About two weeks ago I crafted my first Fluent Interface.  Since then I’m finding myself seeing more and more places where I think such an approach would be useful.  The part that I’m finding odd is that it is something that just recently became a possibility for me.  The big motivating factor behind that I believe was reading the post that Martin Fowler did on the subject, in which he basically describes it as a super-great idea (okay, I’m paraphrasing, but you get the idea).  The concept is fairly simple; write an API that reads like a sentence. 

This isn’t a new concept, in fact I seem to recall reading quite a bit in the world of agile and TDD in which the authors encourage you to make method/property/variable names verbose and more like natural language in order to improve readability of code, and make the items more self-documenting.  I think the big difference, though, is that fluent interfaces tend to be more granular.  Instead of a single method that reads like a sentence, you are building a sentence using method and property names, with Intellisense there to help you determine what is possible at the end.

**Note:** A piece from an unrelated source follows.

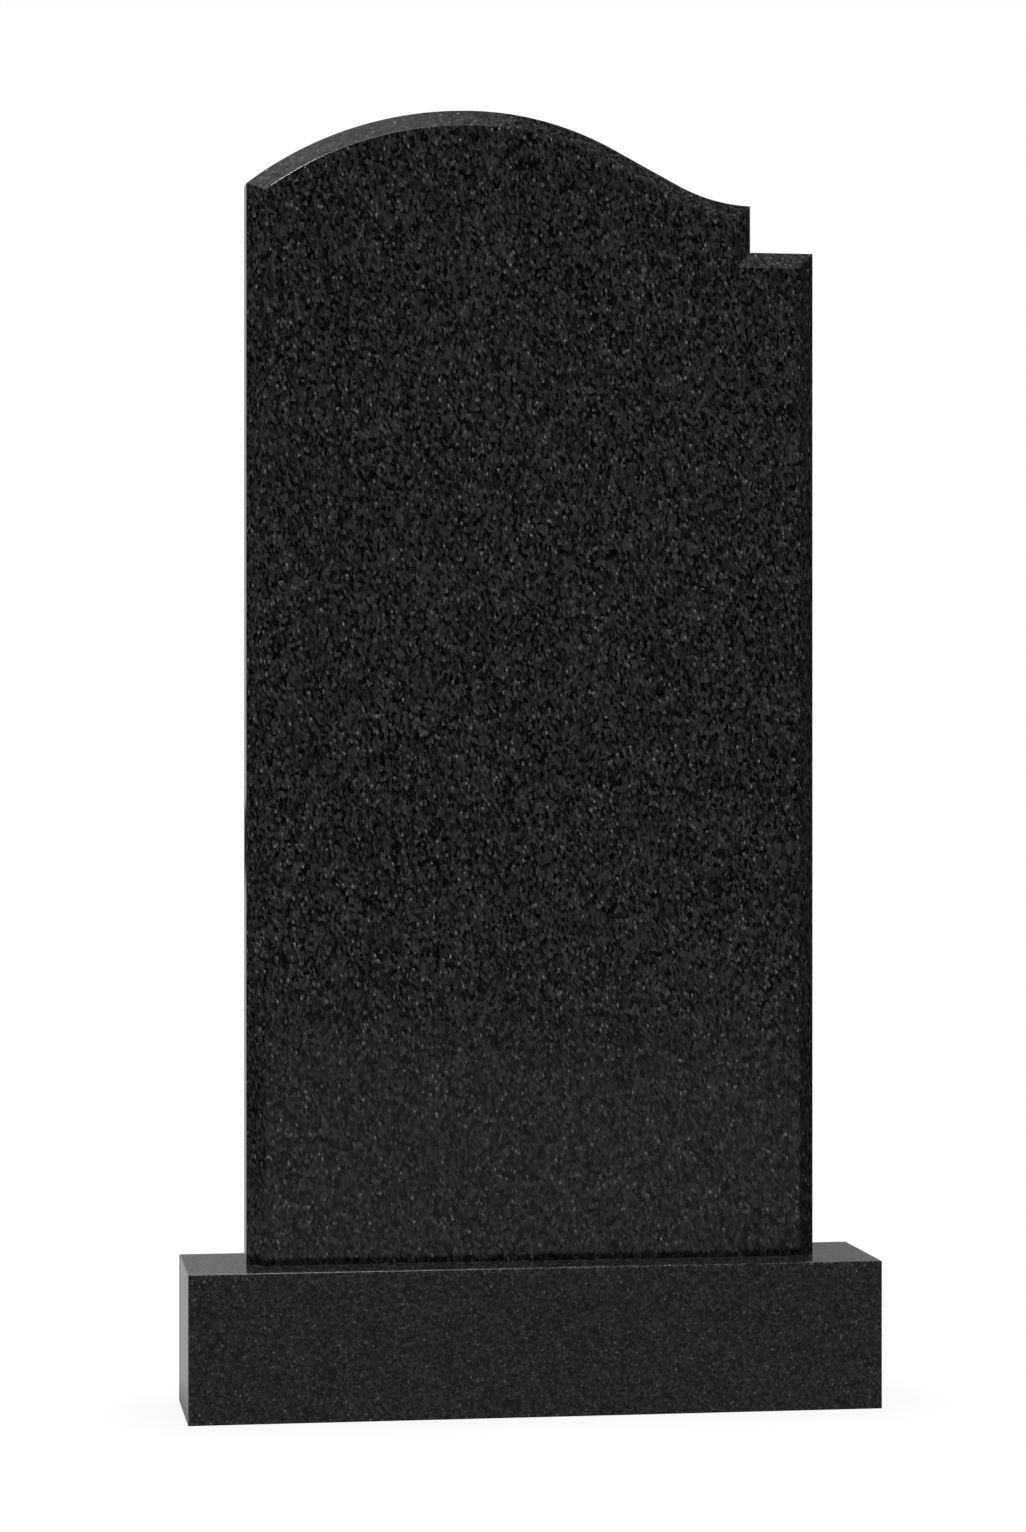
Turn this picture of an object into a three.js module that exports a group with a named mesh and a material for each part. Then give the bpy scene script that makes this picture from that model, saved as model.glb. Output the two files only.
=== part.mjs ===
// Headstone of polished black granite: an upright stele with a flowing, stepped top, on a plinth.
//
// Millimetres. +X runs to the right as one faces the stone, +Y away from the viewer, +Z up.
// The origin is the middle of the plinth's underside, on the ground.

import * as THREE from 'three';

// Stele, one slab: its size, and the levels of its top as falls from the crown
const STELE_WIDTH = 600;
const STELE_HEIGHT = 1200; // foot to crown
const STELE_THICKNESS = 50;
const CROWN_FROM_LEFT = 236; // left side to crown
const LEFT_CORNER_FALL = 81; // crown to the corner where the arch meets the left side
const SWEEP_FALL = 93.5; // crown to the lowest level of the hollow sweep
const STEP_HEIGHT = 49; // end of the sweep down to the flat shoulder
const SHOULDER_WIDTH = 67.5; // right side to the step

// The flow between crown and step: a crest, a straight run, and a hollow sweep that the step cuts off
const STRAIGHT_RUN = 78; // length of the straight between crest and sweep
const SWEEP_RADIUS = 178;
const SWEEP_SHORTFALL = 5; // how far before its lowest point the sweep is cut off

// Worked edges of the stele
const FACE_BEVEL = 18; // 45 degrees, round the front of the outline and not along the foot
const BACK_ARRIS = 2; // the same round the back, only to take off the sharp edge

// Plinth, one block that stands out round the foot of the stele
const PLINTH_HEIGHT = 154;
const LEFT_LEDGE = 64.5; // stele's left side to plinth's left side
const RIGHT_LEDGE = 57.5;
const FRONT_LEDGE = 55; // stele's face to plinth's front
const BACK_LEDGE = 55;
const PLINTH_ARRIS = 2.5; // on its top and upright edges

const BED_JOINT = 0.3; // between the plinth's top and the foot of the stele

const ARC_STEPS = 20; // each arc of the outline takes twice this number of chords
const SAME_POINT = 1e-6; // corners nearer to each other than this are one corner

const POLISHED_BLACK_GRANITE = { color: 0x1e1e1f, roughness: 0.15, metalness: 0 };

// A closed body through like outlines at rising levels: walls between neighbours, and flat ends
function loft(sections) {
  const count = sections[0].outline.length;
  const lastStart = (sections.length - 1) * count;
  const index = [];
  for (let start = 0; start < lastStart; start += count) {
    for (let i = 0; i < count; i += 1) {
      const here = start + i;
      const next = start + ((i + 1) % count);
      index.push(here, next, next + count);
      index.push(here, next + count, here + count);
    }
  }
  for (const [a, b, c] of THREE.ShapeUtils.triangulateShape(sections[0].outline, [])) {
    index.push(a, c, b);
  }
  for (const [a, b, c] of THREE.ShapeUtils.triangulateShape(sections.at(-1).outline, [])) {
    index.push(lastStart + a, lastStart + b, lastStart + c);
  }
  const points = sections.flatMap(({ outline, level }) => (
    outline.map(({ x, y }) => new THREE.Vector3(x, y, level))
  ));
  const geometry = new THREE.BufferGeometry().setFromPoints(points);
  geometry.setIndex(index);
  return geometry;
}

// Outline of the stele as seen from the front, counter-clockwise from its left foot. A narrowing
// moves every edge but the foot inwards by that much, and the corners stay mitred.
function steleOutline(narrowing) {
  const right = STELE_WIDTH / 2;
  const crownX = CROWN_FROM_LEFT - right;
  const stepX = right - SHOULDER_WIDTH;

  // The sweep's circle would run level at its lowest point, a little past the step
  const sweepX = stepX + SWEEP_SHORTFALL;
  const sweepCentre = STELE_HEIGHT - SWEEP_FALL + SWEEP_RADIUS;
  const stepTop = sweepCentre - Math.sqrt(SWEEP_RADIUS ** 2 - SWEEP_SHORTFALL ** 2);

  // The crest's circle is level at the crown, and the straight run touches both circles
  const run = sweepX - crownX;
  const radii = (run ** 2 + SWEEP_FALL ** 2 - STRAIGHT_RUN ** 2) / (2 * SWEEP_FALL);
  const crestRadius = radii - SWEEP_RADIUS;
  const slope = Math.atan2(run, radii - SWEEP_FALL) - Math.atan2(STRAIGHT_RUN, radii);

  // The arch left of the crown is level there too, and comes down to the left corner
  const archRadius = (CROWN_FROM_LEFT ** 2 + LEFT_CORNER_FALL ** 2) / (2 * LEFT_CORNER_FALL);

  // Every line and circle moves inwards: a hump's circle gets smaller, and the hollow's larger
  const side = right - narrowing;
  const step = stepX - narrowing;
  const shoulder = stepTop - STEP_HEIGHT - narrowing;
  const sweep = SWEEP_RADIUS + narrowing;
  const crest = crestRadius - narrowing;
  const arch = archRadius - narrowing;
  const stepAngle = Math.asin((sweepX - step) / sweep);
  const cornerAngle = Math.asin((crownX + side) / arch);

  // Angles at the top and at the bottom of a circle
  const up = Math.PI / 2;
  const down = -up;
  const shape = new THREE.Shape();
  shape.moveTo(-side, 0);
  shape.lineTo(side, 0);
  shape.lineTo(side, shoulder);
  shape.lineTo(step, shoulder);
  shape.absarc(sweepX, sweepCentre, sweep, down - stepAngle, down - slope, true);
  shape.absarc(crownX, STELE_HEIGHT - crestRadius, crest, up - slope, up, false);
  shape.absarc(crownX, STELE_HEIGHT - archRadius, arch, up, up + cornerAngle, false);
  const points = shape.getPoints(ARC_STEPS);
  return points.filter((point, i) => i === 0 || point.distanceTo(points[i - 1]) > SAME_POINT);
}

// The slab lies on its back here, with its face upwards
function steleGeometry() {
  return loft([
    { outline: steleOutline(BACK_ARRIS), level: 0 },
    { outline: steleOutline(0), level: BACK_ARRIS },
    { outline: steleOutline(0), level: STELE_THICKNESS - FACE_BEVEL },
    { outline: steleOutline(FACE_BEVEL), level: STELE_THICKNESS },
  ]);
}

// Plan of the plinth with its upright edges taken off, moved inwards by the narrowing
function plinthPlan(narrowing) {
  const x = (LEFT_LEDGE + STELE_WIDTH + RIGHT_LEDGE) / 2 - narrowing;
  const y = (FRONT_LEDGE + STELE_THICKNESS + BACK_LEDGE) / 2 - narrowing;
  const cut = PLINTH_ARRIS - (2 - Math.SQRT2) * narrowing;
  return [
    new THREE.Vector2(-x + cut, -y),
    new THREE.Vector2(x - cut, -y),
    new THREE.Vector2(x, -y + cut),
    new THREE.Vector2(x, y - cut),
    new THREE.Vector2(x - cut, y),
    new THREE.Vector2(-x + cut, y),
    new THREE.Vector2(-x, y - cut),
    new THREE.Vector2(-x, -y + cut),
  ];
}

function plinthGeometry() {
  return loft([
    { outline: plinthPlan(0), level: 0 },
    { outline: plinthPlan(0), level: PLINTH_HEIGHT - PLINTH_ARRIS },
    { outline: plinthPlan(PLINTH_ARRIS), level: PLINTH_HEIGHT },
  ]);
}

function granitePiece(name, geometry) {
  const material = new THREE.MeshStandardMaterial({ ...POLISHED_BLACK_GRANITE, flatShading: true });
  const piece = new THREE.Mesh(geometry, material);
  piece.name = name;
  return piece;
}

const plinth = granitePiece('plinth', plinthGeometry());

// Stood up, the slab has its face towards -Y, and the ledges say how far it is off the plinth's middle
const stele = granitePiece('stele', steleGeometry());
stele.rotation.x = Math.PI / 2;
stele.position.x = (LEFT_LEDGE - RIGHT_LEDGE) / 2;
stele.position.y = (FRONT_LEDGE - BACK_LEDGE + STELE_THICKNESS) / 2;
stele.position.z = PLINTH_HEIGHT + BED_JOINT;

const headstone = new THREE.Group();
headstone.name = 'headstone';
headstone.add(plinth, stele);

export default headstone;
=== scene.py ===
# %% [markdown]
# A headstone of polished black granite
#
# The real object is two blocks of gabbro, the stone that masons sell as black granite: an upright
# slab, the stele, with a flowing top that ends in a step, and a low plinth under it. Both were sawn,
# cut to outline, and polished until they mirror. This lesson makes the two blocks, gives them
# their stone, and lights them as in a photographer's studio.
#
# The measured model of the headstone is loaded first and stays as it is. What is made here goes
# exactly where that model says, in metres, with the middle of the plinth's underside at the origin,
# X to the right as one faces the stone, Y away from the viewer and Z up.

import math

import bmesh
import bpy
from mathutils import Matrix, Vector


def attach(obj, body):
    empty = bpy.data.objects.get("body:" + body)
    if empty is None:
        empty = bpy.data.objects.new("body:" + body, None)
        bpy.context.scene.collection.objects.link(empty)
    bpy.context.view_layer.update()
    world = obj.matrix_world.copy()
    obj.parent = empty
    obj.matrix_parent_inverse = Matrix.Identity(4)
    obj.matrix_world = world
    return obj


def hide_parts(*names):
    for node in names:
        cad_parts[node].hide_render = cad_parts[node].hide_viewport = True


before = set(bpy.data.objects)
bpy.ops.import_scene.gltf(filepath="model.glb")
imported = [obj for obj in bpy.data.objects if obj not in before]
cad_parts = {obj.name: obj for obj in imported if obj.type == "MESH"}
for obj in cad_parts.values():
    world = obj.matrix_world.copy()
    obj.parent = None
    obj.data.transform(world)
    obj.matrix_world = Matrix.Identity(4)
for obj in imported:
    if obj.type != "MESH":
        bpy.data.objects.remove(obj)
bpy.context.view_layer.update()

print("nodes:", sorted(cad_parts))

# %% [markdown]
# Two helpers
#
# Every shader and every geometry tree below is built from nodes, so one small function adds a node,
# sets its properties, and fills or links its inputs. Colours are written as sRGB hex values, as a
# paint program shows them, and a second function turns them into the linear values that Blender
# calculates with.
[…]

The big shift, I think, is in the realization that within this context method names like With, For, and And are perfectly okay, and as a matter of fact make things better in the end.  Its like a taboo has been lifted, and suddenly I have a whole new landscape of possibilities opened up.

Since the original implementation of a small fluent interface I created for a small part of my project (I’m using it to describe discrete elements of a document to be parsed), I’ve found myself creating a new fluent interface to play with .Net 3.5 extension methods (replicating the Ruby 10.Minutes.Ago semantics), and also adding a new interface to the same production project as the first which is being used to grab component services from my IoC container.

I’m not sure if this is a new paradigm, or just a new hammer looking for nails, but it is interesting none-the-less. It has also opened up new challenges around testing and intellisense documentation, which I’ve not quite figured out yet.